È soltanto chiaro che non è stata soltanto la forza d’attrazione delle rocce a condurre qui Szeemann (una visita nel 1964 non lo ha fatto «vibrare») il magnetismo dell’amore dovette aiutare un pochino. Durante la sua Documenta conobbe l’artista Ingeborg Lùscher che abitava qui. Con le visite sperimentò l’avvicinamento a Tessin e così divenne gradatamente sensibile alle magie del monte Verità. Un caso fortuito. Perché in Harald Szeemann il monte Verità ha trovato il suo ricercatore, cronista e protettore. Egli si scavò la via attraverso molti strati verso l’interno del monte, elaborò i curriculum vitae di seicento suoi abitanti, il che non significò null’altro che seicento concezioni del paradiso, fece pubblicare materiale sconosciuto, salvò qualcosa dalla rovina e dalla distruzione, mise insieme energie e denaro per il restauro di edifici, il «Rifugio di luce e sole» della cooperativa riformista e la Casa Anatta della cooperativa vegetariana. Dopo tre anni, saltò fuori naturalmente di nuovo una mostra, senz’altro quella con cui egli raggiunse un più vasto effetto. Dapprima poté essere vista sul monte, poi si spostò a Zurigo, Vienna, Berlino e Monaco (le metropoli, da cui erano giunti in pellegrinaggio gli intellettuali) prima che essa, in formato ridotto, ritornasse ai loro luoghi d’origine.

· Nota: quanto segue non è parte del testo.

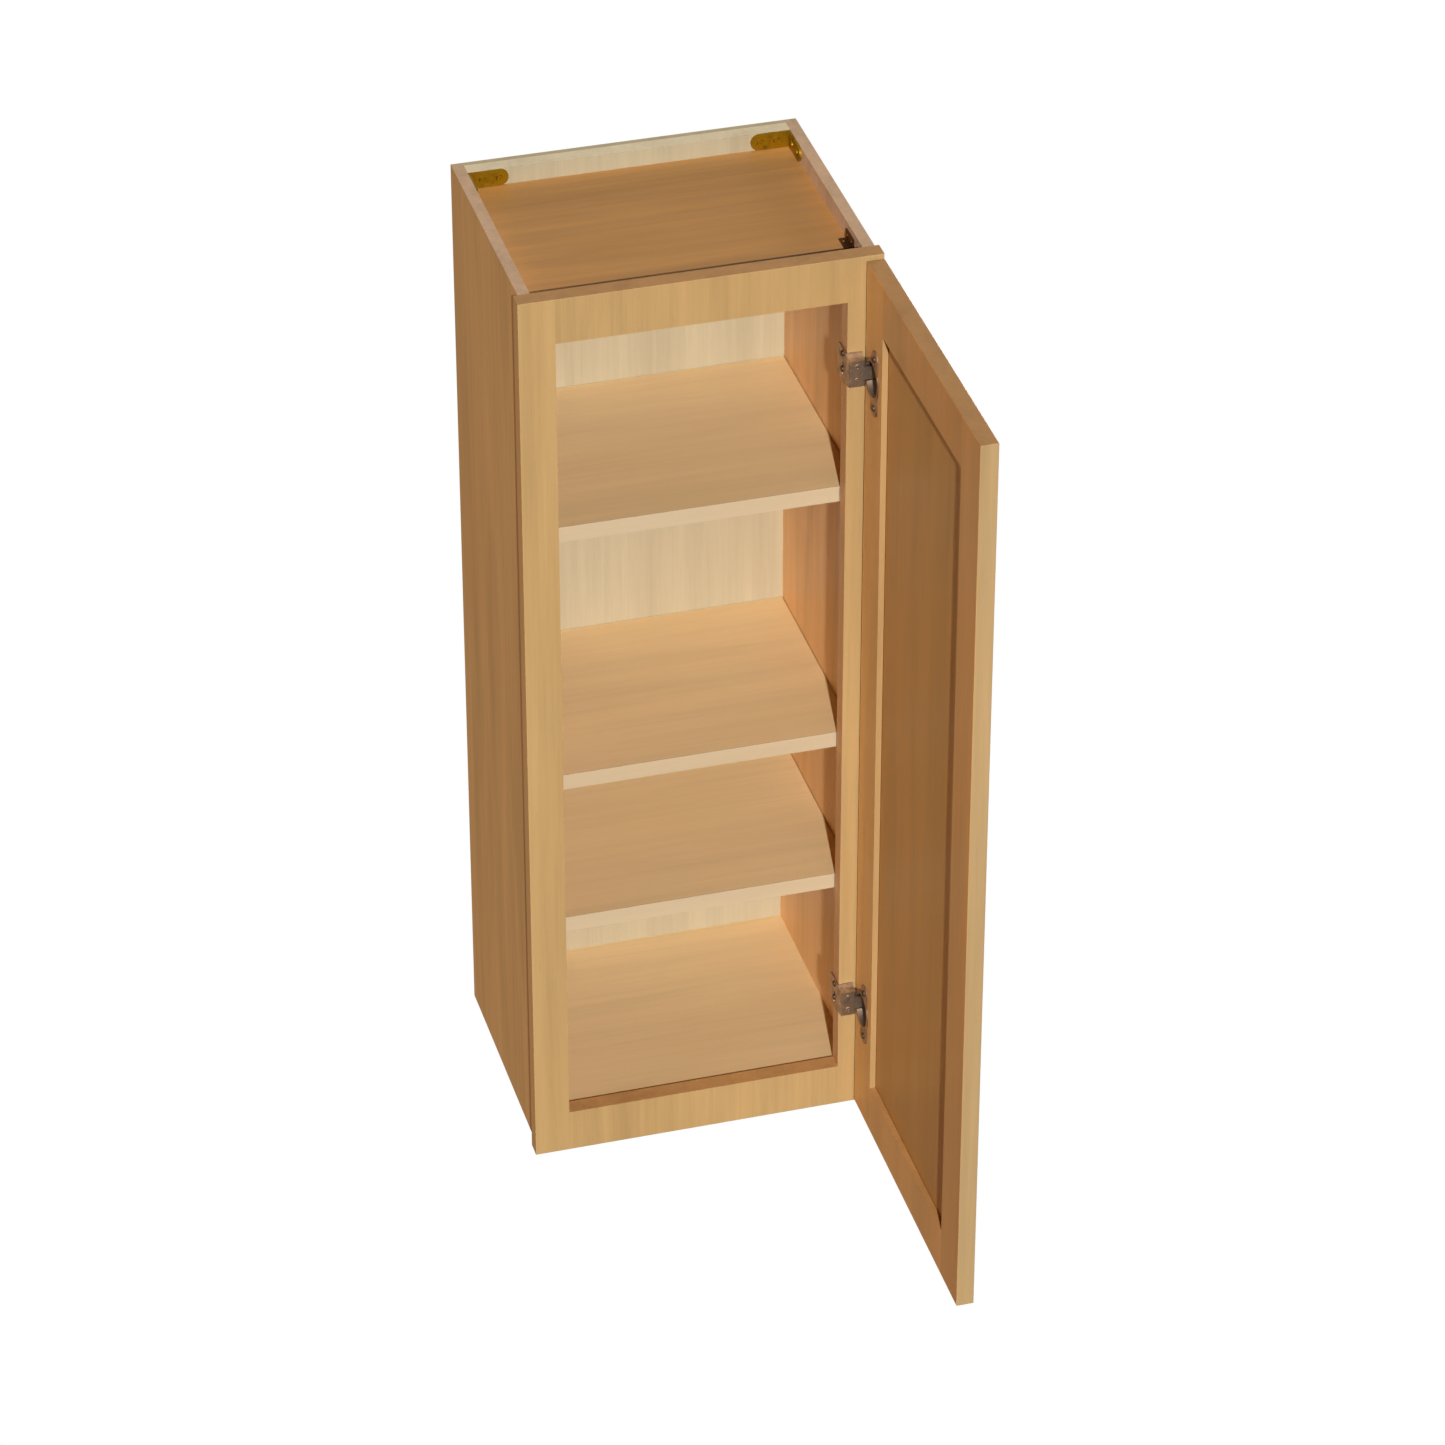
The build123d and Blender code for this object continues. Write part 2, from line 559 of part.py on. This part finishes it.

«Monte Verità» è un monte pieno di utopie, tutte collegate le une alle altre in modo indiretto e la cui somma rappresenta l’utopia massima: la società ideale. Naturalmente prima la mostra ha unificato pacificamente i cercatori di salvezza, che in vita si sono combattuti reciprocamente nel modo più accanito e più buffonesco, perché ognuno di loro era il centro. Per Szeemann esiste ancora sempre questa comunione di solitari. Chi di loro gli sia più caro, il loro riscopritore lo decide come un padre: «li trovo tutti tipi meravigliosi»: Con un sorriso di soddisfazione si lascia cavar fuori una tendenza all’anarchia. Come tutti sanno, tutto è iniziato a Locarno con Bakunin. La più bella lode all’esposizione viene da Mario Merz, che disse a Szeemann: «A dire il vero tu visualizzasti il bordello di anarchia e teosofia che tutti noi abbiamo in testa». La stessa cosa ha detto Rabinowitsch, che vide incorporata in questa mostra l’etica che esiste dietro qualsiasi arte, senza che l’artista ne sia consapevole. I suoi amici lo sapevano bene: essi si trovavano nel salone d’ingresso del museo delle ossessioni.